Robert Linxe’s Chocolate Truffles (found and adapted via Smitten Kitchen)

Gourmet, February 2001

  • 11oz of 54% chocolate (I got Chocolove bars, because its Valentine’s Day <3)
  • 2/3 cup heavy cream
  • cocoa powder

What else you will need:

  • a parchment-lined baking sheet
  • a large Ziploc bag

Chop and place 8 oz of chocolate in a bowl.  Heat cream on stove or in microwave until just simmering.  Pour cream over the chocolate, and let sit for a few minutes. 

Starting in the middle of the bowl, slowly stir together the chocolate and cream, working outwards, until the  mixture is smooth.  Allow to sit for about an hour, or until firmer, but still pliable.

Place the chocolate mixture in the Ziploc bag, and cut off one tip. 

Pipe onto the parchment-lined baking sheet, in mounds equaling about 1 teaspoon.  If there are pointy tips on the mounds, pat them down a bit.  Place baking sheet in freezer for about 15 minutes.

Place the remaining 3 oz chocolate in a heat safe bowl over another bowl filled with boiling water.  (I heated some water in my kettle and poured it into the bowl).  Slowly stir until smoothe.

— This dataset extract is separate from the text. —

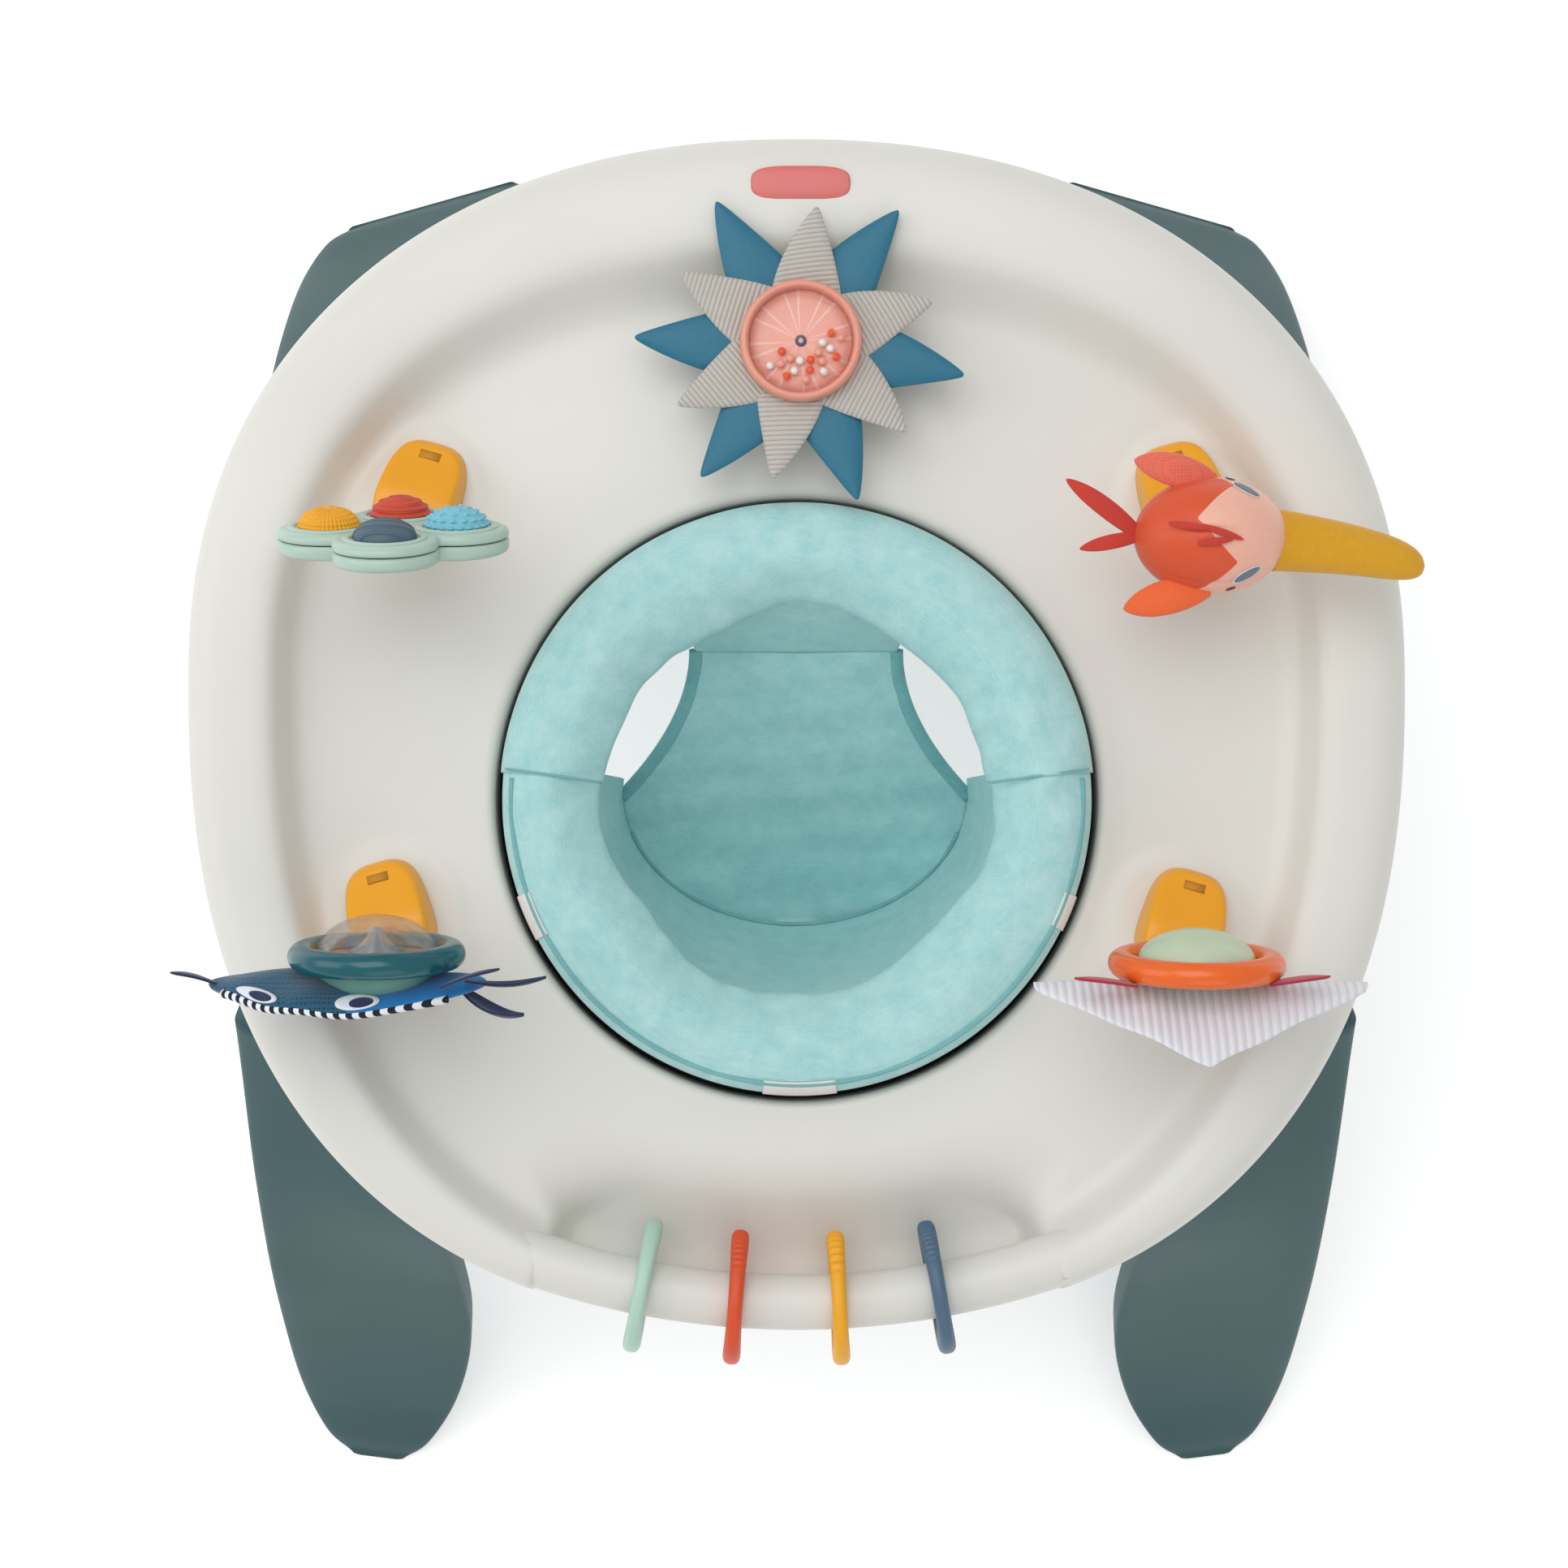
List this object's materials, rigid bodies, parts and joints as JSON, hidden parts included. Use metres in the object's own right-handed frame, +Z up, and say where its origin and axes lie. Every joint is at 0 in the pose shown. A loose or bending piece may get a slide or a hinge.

Remove the mounds from the freezer and place about 1/2-1 cup of cocoa powder into a shallow bowl.  Smear some chocolate into the palm of your hand (use rubber gloves if you have them), pick up a mound and coat with a thin layer of chocolate. 

Place in bowl with the cocoa powder and toss with a fork, making sure the outside is fully covered.  Remove and place on a plate.  Repeat with the rest of the mounds.

Place truffles, a few at a time, into a fine sieve and toss to get rid of excess cocoa powder.  Store in the refrigerator until ready to eat.